Ryan: Very cool. It is resources like that that changed everything for me back in 2006, 2007. Somebody that was willing to teach me some things that I didn't know, open my mind up to some new possibilities that then started to expose opportunities that were sitting around me that I couldn't see before. I'm a big fan of getting some good mentors who have been down the road further than you and learning from them.

It looks like my buddy, Ted is going to be at your seminar in San Diego. Make sure you reserve for him. Ted and I go away back when I was in San Diego. That'll be good to have them there for you. All right. I [01:46:00] guess no questions, but I appreciate you being on here. I learned a lot, and hopefully other people did as well. I'm confident that they did if they paid close attention.

Oli: Yeah.
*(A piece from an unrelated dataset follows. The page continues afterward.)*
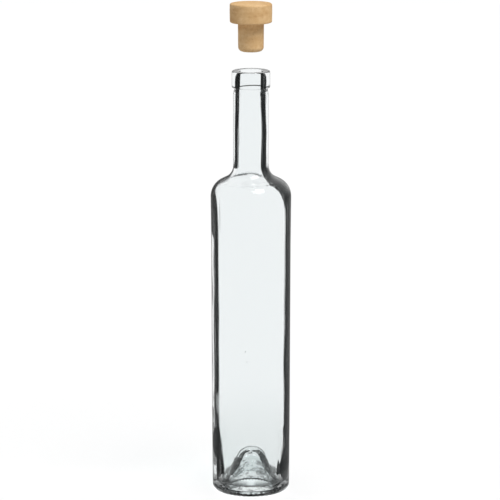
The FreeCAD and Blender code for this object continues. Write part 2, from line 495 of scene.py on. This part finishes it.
glass = turned([
    (outside_corners, 9, OUTSIDE),
    (inside_corners, 4, INSIDE),
    (push_up_corners, 3, INSIDE),
])

# %% [markdown]
# ## An uneven inside
#
# Air shapes the inside, so no two walls are alike: the hollow leans a little, the wall swells and
# thins in slow waves and fine upright streaks, and it has a few thick and thin spots. A Displace
# modifier with textures could do it. Here a function of angle and height moves each point, so that
# a spot sits just where it widens or narrows a dark band, and the noise is the same on every run.

# %% Places, easing and noise
def place_of(point):
    """A vertex's distance from the axis in millimetres, its angle and its height in millimetres."""
    return hypot(point.co.x, point.co.y) / MM, atan2(point.co.y, point.co.x), point.co.z / MM


def held(value):
    """Kept between 0 and 1."""
    return min(max(value, 0), 1)


def eased(value, start=0, end=1):
    """0 at the start, 1 at the end and smooth between, whichever of the two is larger."""
    share = held((value - start) / (end - start))
    return share * share * (3 - 2 * share)


def wall_noise(angle, height, fineness, length, offset=(0, 0)):
    """Noise of -1 to 1 on the wall: finer round it with fineness, drawn out up it with length."""
    x = cos(angle) * fineness + offset[0]
    y = sin(angle) * fineness + offset[1]
    return noise.noise(Vector((x, y, height / length)))


def bulge(angle, height, at_angle, at_height, width_angle, width_height):
    """A soft spot on the wall: 1 in its middle, falling to 0 round it."""
    round_by = (angle - at_angle + pi) % (2 * pi) - pi
    return exp(-(round_by / width_angle) ** 2 - ((height - at_height) / width_height) ** 2)


# %% Make the inside uneven
LEAN = 0.4               # the hollow stands this far to the right, and high up to the left
NEAR_AXIS = 8            # millimetres, within which the dome's middle lies
WAVES = [                # depth in millimetres, fineness, length, offset
    (0.22, 1.3, 45, (0, 0)),
    (0.11, 3.5, 30, (5, 2)),
    (0.05, 14, 160, (1, 7)),
]
SPOTS = [                # depth in millimetres, angle, height, width of angle, width of height
    (-2.6, 0, 236, 0.6, 9),       # the shoulder's thick right side
    (1.3, pi, 236, 1.1, 10),      # its thin left side
    (1.1, pi, 69, 0.5, 8),        # a thin spot low on the left
]


def outward_shift(angle, height):
    """How far the inner surface lies outside its true place, in millimetres."""
    shift = LEAN * (1 - 2 * eased(height, 200, 260)) * cos(angle)
    for depth, fineness, length, offset in WAVES:
        shift += depth * wall_noise(angle, height, fineness, length, offset)
    for depth, *spot in SPOTS:
        shift += depth * bulge(angle, height, *spot)
    return shift


def make_uneven(shape):
    """Moves the inner surface sideways, and fades this out at the mouth and the gutter."""
    shifts = []
    for point in shape.verts:
        radius, angle, height = place_of(point)
        faces_out = point.normal.xy.dot(point.co.xy) >= 0
        if faces_out or height < GUTTER_HEIGHT or radius < NEAR_AXIS:
            continue
        if any(face.material_index == OUTSIDE for face in point.link_faces):
            continue
        if height < DOME and radius < FOOT_INNER:
            continue         # the dome and the push-up stay true
        fade = eased(height, GUTTER_HEIGHT, GUTTER_HEIGHT + 25) * eased(height, MOUTH, MOUTH - 20)
        shifts.append(outward_shift(angle, height) * fade)
        point.co.xy *= 1 + shifts[-1] / radius
    print(f"inner surface shifted by {min(shifts):.2f} to {max(shifts):.2f} mm")


make_uneven(glass)

# %% [markdown]
# ## The ridged foot
#
# Fine ridges round the foot take the scratches that would weaken smooth glass. Each could be a
# small piece that a Boolean joins on, but the points are there already: they are lifted between
# the ridges, and the heel is drawn in there a little.

# %% Cut the ridges of the foot
NOTCH_DEPTH = 0.75
NOTCH_REACH = 3          # height at which the notches end
NOTCH_INWARD = 0.35


def cut_ridges(shape):
    """Lifts the foot between the fine ridges that it stands on."""
    between_ridges = 0
    for point in shape.verts:
        radius, angle, height = place_of(point)
        if height > NOTCH_REACH or radius < FOOT_INNER - 0.1:
            continue
        notch = held(0.5 - cos(angle * RIDGES))
        if height < NOTCH_DEPTH:
            point.co.z = max(height, NOTCH_DEPTH * notch) * MM
        on_heel = eased(radius, HEEL - 4, HEEL - 2) * (1 - height / NOTCH_REACH)
        point.co.xy *= 1 - NOTCH_INWARD * notch * on_heel / radius
        between_ridges += notch > 0
    print(between_ridges, "points of the foot lie between ridges")


cut_ridges(glass)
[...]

Absolutely. I just want to say a big thank you to you. And obviously Trent also, by extension. Very grateful for our relationship that we've had for, as you mentioned, quite some time now, going back to 2011-2012.

I think sometimes people don't quite realize that the power of some of the concepts that we talked about and some of the ways that you can deliver, amplify, articulate, crystallize your message, to get that message in the hands of the people that you can make the most difference to and [01:47:00] that's why you want to continue on this journey that you're on to do what you do. You've made a big impact on a lot of people, you made a big impact on me. I appreciate you and everything that you do, as well everybody over at Fix Your Funnel.

Ryan: Thank you. That's very humbling, I'll pass that on to Trent, too. We try and lay some groundwork, we can do better at expressing it. That's why we're doing this training. We want to make sure people get into their hands this information so that they can do the most good with the least amount of effort for other people and themselves and take care of those people that they care about while they're still on this planet.